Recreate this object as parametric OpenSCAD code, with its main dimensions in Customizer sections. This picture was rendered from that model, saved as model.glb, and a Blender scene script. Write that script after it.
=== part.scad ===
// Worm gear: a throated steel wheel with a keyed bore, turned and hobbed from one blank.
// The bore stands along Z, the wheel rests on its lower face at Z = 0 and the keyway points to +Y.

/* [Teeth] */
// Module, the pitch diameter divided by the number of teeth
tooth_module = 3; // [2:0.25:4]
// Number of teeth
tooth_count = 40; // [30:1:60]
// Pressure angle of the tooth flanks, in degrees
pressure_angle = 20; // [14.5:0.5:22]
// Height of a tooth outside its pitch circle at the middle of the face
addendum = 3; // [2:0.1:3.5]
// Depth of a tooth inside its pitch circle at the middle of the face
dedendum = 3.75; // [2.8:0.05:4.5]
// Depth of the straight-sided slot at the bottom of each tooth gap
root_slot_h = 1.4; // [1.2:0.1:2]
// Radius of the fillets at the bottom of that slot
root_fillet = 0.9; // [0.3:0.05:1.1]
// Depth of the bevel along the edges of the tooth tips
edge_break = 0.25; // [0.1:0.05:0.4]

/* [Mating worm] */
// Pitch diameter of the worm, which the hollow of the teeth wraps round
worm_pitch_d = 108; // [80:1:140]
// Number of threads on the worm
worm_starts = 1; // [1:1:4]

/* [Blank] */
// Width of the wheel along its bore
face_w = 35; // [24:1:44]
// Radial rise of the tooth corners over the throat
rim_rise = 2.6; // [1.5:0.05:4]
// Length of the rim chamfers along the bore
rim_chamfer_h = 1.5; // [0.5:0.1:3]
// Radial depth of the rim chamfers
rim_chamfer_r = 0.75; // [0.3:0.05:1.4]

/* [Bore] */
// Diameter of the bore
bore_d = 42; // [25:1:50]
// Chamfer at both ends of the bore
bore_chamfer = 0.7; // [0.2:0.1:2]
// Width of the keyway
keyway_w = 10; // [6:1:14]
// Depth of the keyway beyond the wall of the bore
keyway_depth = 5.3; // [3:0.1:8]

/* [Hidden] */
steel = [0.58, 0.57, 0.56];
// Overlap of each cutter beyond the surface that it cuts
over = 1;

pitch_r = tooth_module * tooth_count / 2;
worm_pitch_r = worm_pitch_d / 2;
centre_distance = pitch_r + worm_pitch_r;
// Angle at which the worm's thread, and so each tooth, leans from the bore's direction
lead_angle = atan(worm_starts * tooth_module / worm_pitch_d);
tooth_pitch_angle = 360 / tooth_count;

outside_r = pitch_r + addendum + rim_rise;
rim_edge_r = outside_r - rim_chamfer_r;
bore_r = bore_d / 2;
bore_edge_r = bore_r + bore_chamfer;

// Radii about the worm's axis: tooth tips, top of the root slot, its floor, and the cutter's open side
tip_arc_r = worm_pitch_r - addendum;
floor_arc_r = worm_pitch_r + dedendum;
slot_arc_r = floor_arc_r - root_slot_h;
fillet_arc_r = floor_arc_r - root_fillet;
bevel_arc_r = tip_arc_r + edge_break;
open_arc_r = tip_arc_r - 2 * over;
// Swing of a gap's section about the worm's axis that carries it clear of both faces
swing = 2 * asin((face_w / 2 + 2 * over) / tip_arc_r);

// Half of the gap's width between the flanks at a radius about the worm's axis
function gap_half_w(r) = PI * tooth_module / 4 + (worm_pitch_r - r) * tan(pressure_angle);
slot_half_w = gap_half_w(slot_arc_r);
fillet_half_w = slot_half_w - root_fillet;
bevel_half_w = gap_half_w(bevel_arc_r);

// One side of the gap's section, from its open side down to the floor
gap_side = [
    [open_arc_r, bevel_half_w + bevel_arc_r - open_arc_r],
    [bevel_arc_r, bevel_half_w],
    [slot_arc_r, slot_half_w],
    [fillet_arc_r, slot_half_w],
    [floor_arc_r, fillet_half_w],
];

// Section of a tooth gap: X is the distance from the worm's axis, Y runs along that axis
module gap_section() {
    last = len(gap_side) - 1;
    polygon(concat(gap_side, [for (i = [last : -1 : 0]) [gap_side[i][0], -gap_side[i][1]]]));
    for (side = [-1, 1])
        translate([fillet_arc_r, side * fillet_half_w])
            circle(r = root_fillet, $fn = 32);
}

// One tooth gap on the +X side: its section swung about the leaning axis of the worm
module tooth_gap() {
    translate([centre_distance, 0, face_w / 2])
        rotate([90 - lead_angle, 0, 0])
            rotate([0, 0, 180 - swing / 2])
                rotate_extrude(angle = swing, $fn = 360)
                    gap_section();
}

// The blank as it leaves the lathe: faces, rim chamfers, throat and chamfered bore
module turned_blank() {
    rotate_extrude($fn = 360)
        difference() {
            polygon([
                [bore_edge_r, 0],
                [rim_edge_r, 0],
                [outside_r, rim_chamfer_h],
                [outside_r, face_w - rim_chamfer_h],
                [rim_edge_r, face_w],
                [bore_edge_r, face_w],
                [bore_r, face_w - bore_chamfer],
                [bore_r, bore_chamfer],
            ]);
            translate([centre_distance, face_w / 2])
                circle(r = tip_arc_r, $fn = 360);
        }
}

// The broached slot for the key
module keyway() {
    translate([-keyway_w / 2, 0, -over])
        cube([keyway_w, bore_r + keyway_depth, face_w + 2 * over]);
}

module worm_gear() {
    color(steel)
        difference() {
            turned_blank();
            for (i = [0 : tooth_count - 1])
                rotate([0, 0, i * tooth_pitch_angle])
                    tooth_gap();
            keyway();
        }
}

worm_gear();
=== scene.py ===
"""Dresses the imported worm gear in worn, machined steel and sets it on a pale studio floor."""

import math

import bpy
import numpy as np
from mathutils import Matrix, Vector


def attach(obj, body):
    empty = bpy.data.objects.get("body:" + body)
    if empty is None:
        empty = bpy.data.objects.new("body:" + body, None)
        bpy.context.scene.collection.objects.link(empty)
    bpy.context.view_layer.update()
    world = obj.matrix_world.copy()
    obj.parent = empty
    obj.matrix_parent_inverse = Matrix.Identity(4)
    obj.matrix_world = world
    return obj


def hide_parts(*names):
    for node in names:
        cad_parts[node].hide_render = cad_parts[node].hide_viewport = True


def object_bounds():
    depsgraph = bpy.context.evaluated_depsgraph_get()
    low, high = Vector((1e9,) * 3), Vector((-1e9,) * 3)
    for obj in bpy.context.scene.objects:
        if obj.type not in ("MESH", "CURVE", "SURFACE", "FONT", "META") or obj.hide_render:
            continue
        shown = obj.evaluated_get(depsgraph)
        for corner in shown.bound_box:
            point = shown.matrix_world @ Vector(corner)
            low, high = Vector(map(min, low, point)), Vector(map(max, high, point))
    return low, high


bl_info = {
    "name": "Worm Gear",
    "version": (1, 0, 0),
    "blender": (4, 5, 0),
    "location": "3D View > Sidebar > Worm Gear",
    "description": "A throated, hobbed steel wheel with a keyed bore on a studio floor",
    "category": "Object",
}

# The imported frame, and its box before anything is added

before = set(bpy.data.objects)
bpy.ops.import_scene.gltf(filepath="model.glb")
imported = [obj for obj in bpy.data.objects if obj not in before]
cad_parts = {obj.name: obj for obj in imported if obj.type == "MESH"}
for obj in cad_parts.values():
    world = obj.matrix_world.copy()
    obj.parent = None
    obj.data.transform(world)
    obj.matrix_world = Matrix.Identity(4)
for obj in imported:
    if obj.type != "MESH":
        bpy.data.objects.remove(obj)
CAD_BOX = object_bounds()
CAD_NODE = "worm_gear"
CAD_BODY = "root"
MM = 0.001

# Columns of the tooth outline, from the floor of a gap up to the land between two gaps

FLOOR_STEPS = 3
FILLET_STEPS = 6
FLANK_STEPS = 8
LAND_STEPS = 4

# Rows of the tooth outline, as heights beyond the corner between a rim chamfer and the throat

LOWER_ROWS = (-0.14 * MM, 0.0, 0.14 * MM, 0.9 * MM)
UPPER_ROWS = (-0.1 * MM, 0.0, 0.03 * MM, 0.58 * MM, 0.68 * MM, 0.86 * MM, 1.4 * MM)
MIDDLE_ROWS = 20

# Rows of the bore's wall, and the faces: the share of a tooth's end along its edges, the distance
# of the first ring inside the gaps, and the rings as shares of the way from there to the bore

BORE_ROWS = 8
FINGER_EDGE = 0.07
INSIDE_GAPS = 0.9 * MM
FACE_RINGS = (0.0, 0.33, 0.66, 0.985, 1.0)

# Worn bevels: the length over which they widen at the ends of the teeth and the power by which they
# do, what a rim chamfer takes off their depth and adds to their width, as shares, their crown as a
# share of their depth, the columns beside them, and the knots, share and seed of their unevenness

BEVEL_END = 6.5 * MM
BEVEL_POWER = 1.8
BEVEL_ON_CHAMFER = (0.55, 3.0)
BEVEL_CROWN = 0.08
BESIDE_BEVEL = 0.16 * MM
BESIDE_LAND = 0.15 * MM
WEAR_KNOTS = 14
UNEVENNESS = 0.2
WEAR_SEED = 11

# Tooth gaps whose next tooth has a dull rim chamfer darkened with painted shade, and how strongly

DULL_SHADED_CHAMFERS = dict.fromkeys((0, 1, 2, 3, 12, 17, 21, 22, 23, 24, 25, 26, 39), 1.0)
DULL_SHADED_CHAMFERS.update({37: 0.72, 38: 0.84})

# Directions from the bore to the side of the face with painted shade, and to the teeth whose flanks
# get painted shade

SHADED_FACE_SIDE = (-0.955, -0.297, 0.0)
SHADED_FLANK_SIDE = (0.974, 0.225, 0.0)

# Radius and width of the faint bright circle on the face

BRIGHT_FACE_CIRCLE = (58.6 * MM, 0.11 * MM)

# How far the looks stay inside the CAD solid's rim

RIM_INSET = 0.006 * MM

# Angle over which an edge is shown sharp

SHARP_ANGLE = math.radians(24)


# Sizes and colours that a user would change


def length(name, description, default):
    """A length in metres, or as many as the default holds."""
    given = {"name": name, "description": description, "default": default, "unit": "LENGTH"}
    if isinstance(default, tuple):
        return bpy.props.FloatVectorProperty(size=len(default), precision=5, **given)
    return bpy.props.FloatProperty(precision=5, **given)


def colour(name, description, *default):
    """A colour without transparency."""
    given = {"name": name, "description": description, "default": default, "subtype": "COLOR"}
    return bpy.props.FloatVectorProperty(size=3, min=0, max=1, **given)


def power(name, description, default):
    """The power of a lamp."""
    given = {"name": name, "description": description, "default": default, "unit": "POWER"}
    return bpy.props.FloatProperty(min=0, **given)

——

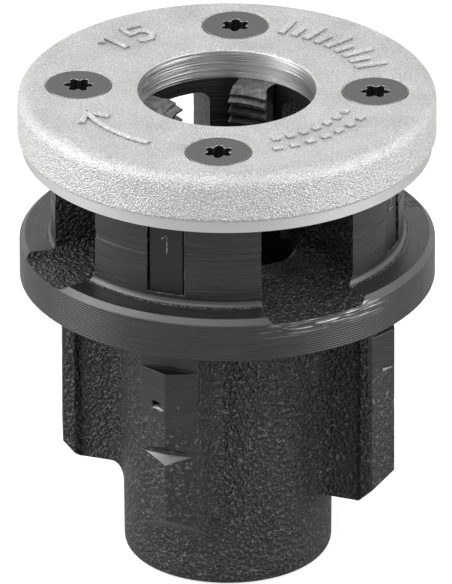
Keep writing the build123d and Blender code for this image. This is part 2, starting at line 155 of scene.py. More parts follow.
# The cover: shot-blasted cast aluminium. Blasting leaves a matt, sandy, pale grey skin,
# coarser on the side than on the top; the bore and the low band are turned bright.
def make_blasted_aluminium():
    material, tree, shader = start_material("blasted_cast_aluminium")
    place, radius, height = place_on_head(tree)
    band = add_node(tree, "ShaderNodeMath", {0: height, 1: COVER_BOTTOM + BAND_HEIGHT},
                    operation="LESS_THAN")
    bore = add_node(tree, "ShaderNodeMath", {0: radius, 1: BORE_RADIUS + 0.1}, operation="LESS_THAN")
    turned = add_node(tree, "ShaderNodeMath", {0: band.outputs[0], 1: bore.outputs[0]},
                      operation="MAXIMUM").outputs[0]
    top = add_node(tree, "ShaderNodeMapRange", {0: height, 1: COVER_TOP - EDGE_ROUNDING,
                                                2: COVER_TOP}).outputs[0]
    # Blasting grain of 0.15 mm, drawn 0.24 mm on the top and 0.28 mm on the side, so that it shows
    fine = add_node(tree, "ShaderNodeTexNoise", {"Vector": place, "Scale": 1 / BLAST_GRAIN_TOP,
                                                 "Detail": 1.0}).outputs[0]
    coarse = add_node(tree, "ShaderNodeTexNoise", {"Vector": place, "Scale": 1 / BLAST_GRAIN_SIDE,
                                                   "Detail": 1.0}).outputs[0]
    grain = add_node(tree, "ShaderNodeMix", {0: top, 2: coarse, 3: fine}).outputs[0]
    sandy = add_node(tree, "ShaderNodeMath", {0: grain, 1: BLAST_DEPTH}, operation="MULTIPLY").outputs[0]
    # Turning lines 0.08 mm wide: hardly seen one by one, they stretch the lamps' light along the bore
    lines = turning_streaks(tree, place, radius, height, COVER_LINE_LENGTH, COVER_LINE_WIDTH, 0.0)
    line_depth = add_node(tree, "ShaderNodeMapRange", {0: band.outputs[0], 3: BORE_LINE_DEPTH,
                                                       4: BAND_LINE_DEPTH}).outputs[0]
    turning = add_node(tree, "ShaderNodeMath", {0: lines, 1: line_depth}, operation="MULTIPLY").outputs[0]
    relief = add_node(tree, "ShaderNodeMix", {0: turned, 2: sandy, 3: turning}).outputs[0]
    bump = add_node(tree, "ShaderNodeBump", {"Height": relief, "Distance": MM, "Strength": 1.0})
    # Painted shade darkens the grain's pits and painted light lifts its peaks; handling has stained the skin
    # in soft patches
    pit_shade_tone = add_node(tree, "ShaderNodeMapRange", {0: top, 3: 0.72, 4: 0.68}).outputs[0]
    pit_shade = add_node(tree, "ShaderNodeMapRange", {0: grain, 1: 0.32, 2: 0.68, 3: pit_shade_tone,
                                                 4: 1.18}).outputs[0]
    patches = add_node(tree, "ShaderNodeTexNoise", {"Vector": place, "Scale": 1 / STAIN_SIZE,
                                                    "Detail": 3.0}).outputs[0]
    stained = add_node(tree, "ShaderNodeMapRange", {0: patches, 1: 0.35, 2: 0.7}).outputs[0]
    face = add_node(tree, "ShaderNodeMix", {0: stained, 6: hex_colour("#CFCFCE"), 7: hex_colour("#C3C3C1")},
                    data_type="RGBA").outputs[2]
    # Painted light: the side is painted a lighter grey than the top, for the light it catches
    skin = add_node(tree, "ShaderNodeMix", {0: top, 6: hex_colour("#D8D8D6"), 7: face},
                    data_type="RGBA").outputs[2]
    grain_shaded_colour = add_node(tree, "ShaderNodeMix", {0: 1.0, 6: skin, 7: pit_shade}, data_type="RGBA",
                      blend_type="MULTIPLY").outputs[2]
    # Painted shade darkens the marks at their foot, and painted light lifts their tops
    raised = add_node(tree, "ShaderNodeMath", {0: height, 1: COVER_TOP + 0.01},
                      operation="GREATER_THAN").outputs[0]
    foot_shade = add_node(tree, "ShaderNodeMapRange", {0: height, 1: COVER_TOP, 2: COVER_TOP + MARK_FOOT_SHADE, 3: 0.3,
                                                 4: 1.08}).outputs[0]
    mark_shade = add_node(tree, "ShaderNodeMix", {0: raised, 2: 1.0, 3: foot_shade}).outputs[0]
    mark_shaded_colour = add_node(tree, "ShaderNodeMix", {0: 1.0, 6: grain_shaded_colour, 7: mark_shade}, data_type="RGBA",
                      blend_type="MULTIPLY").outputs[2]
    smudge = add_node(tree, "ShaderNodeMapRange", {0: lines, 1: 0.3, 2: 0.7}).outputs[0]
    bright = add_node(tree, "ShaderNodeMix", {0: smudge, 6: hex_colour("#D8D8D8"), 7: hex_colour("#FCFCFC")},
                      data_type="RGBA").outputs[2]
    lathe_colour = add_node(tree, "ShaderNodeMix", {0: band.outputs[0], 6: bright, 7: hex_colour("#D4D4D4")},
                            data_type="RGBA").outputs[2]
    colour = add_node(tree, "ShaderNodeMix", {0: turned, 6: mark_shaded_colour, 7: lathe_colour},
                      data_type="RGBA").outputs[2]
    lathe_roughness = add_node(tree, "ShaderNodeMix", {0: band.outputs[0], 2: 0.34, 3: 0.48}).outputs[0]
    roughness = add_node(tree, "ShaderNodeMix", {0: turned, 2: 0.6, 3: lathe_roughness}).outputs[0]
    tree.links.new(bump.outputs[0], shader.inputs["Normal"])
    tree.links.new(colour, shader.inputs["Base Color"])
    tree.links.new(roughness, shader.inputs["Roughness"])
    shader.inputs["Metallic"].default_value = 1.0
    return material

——

**Given problem:**
Above are the lines; repeat exactly the ones from the line containing "for the key" down to the line containing "low, high = Vector((1e9,)", both inclusive.

**Exercise output:**
// The broached slot for the key
module keyway() {
    translate([-keyway_w / 2, 0, -over])
        cube([keyway_w, bore_r + keyway_depth, face_w + 2 * over]);
}

module worm_gear() {
    color(steel)
        difference() {
            turned_blank();
            for (i = [0 : tooth_count - 1])
                rotate([0, 0, i * tooth_pitch_angle])
                    tooth_gap();
            keyway();
        }
}

worm_gear();
=== scene.py ===
"""Dresses the imported worm gear in worn, machined steel and sets it on a pale studio floor."""

import math

import bpy
import numpy as np
from mathutils import Matrix, Vector


def attach(obj, body):
    empty = bpy.data.objects.get("body:" + body)
    if empty is None:
        empty = bpy.data.objects.new("body:" + body, None)
        bpy.context.scene.collection.objects.link(empty)
    bpy.context.view_layer.update()
    world = obj.matrix_world.copy()
    obj.parent = empty
    obj.matrix_parent_inverse = Matrix.Identity(4)
    obj.matrix_world = world
    return obj


def hide_parts(*names):
    for node in names:
        cad_parts[node].hide_render = cad_parts[node].hide_viewport = True


def object_bounds():
    depsgraph = bpy.context.evaluated_depsgraph_get()
    low, high = Vector((1e9,) * 3), Vector((-1e9,) * 3)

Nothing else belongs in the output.